One thing I will never forget from my Hellhole experience was attending the cast party at Louis Arkoff’s magnificent house up in Mulholland south of Coldwater Canyon Blvd after production had wrapped. I was excited to be there but also rather nervous. I wasn’t used to walking around in high-heels when I descended a staircase holding my glass of wine and trying to look cool, calm and collected. You can probably guess what happens next. I lost my footing, but instead of tumbling down the stairs, I grabbed the railing with my free hand and vaulted head of heals straight over the railing and onto the floor below! The amazing thing was that I did it without spilling a single drop of my wine, and landed completely upright on my high heels. I glanced around at a sea of stunned faces and open mouths. I’m sure some people thought I had taken the spill deliberately to show off my stunt skills. There’s no doubt my old gymnastics and balancing ability came in handy when I had to make that landing with barely a split-second to think, but believe me there was nothing pre-planned about it. I managed to avoid breaking my neck and received a round of applause in the process. I also met Samuel Arkoff at the cast party, and it was true, he was usually seen smoking a cigar. It meant so much to me when he told me, along with co-producer Billy Fine how good they thought my performance was in the movie.

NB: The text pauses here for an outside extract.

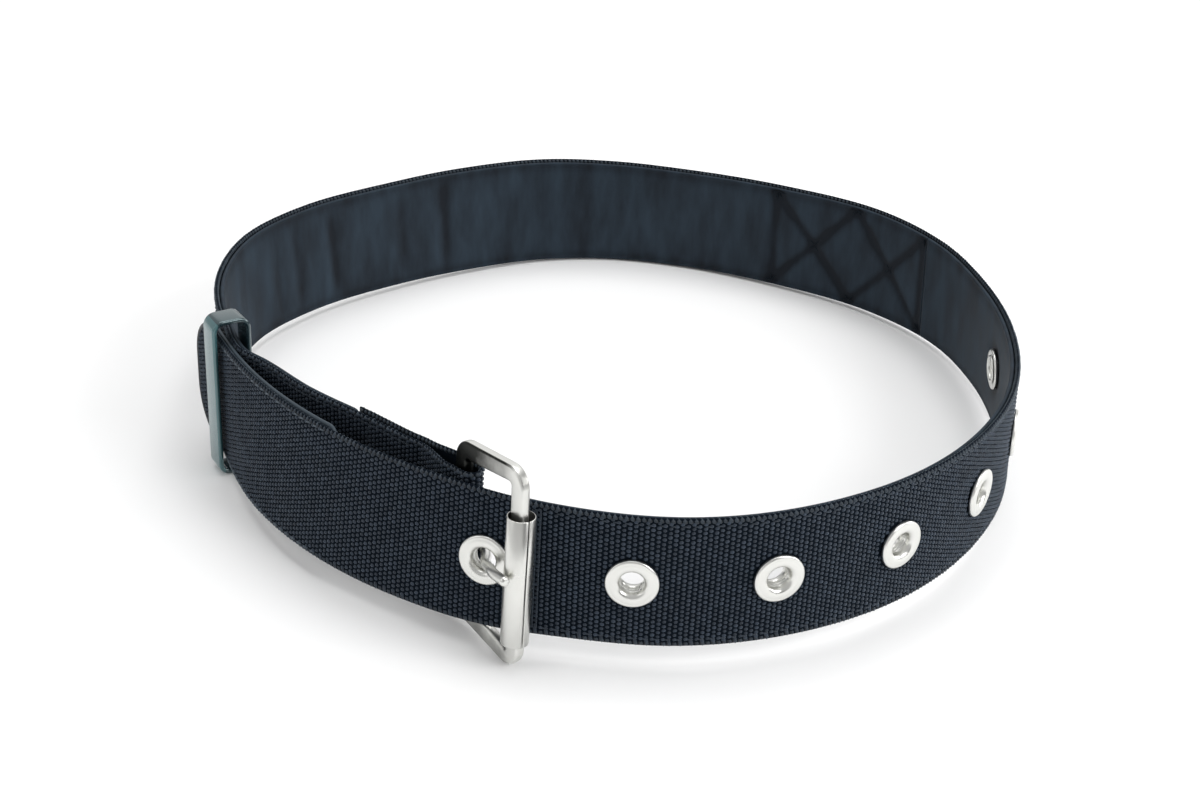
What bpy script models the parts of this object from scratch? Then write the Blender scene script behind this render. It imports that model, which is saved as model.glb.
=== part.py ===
# A 50 mm nylon utility belt with a roller buckle, eyelets and a keeper, fastened and standing on its edge.
# The belt is drawn in its own frame: the loop's middle is the origin, Z = 0 is the webbing's lower edge,
# -Y is the front with the buckle, and angles run anticlockwise seen from above, from 0 at +X.
# Sizes are millimetres until a mesh is made. Buckle and keeper reach below the webbing, so the finished
# belt is tipped until it stands on them and on the back of its lower edge.

import math
from collections import namedtuple

import bmesh
import bpy
import numpy as np
from mathutils import Matrix, Vector

MM = 0.001
COLLECTION = "utility_belt"

# Webbing and what is sewn to it
BELT_WIDTH = 50.0
WEBBING_THICK = 2.0
LINING_THICK = 1.7
FACING_THICK = 1.6
GAP = 0.3
SECTION_STEP = 2.6
END_GAP = 0.6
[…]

Hellhole though has certainly haunted me throughout the years. Mary Woronov slipped her big forceful tongue into my mouth when she kissed me. I wasn’t expecting it, and since my character was dead I could do nothing to resist against it. I just had to close my eyes and take it. It was real creepy, but it certainly looked effective and after many years of big-budget studio films and television work, it was certainly a memorable introduction to the world of exploitation filmmaking. I am proud of my performance in Hellhole and grateful for the experience and challenge, and I am happy that the movie has established a devoted fanbase in the years since its release, but it is not the sort of film I would have wanted to continue making.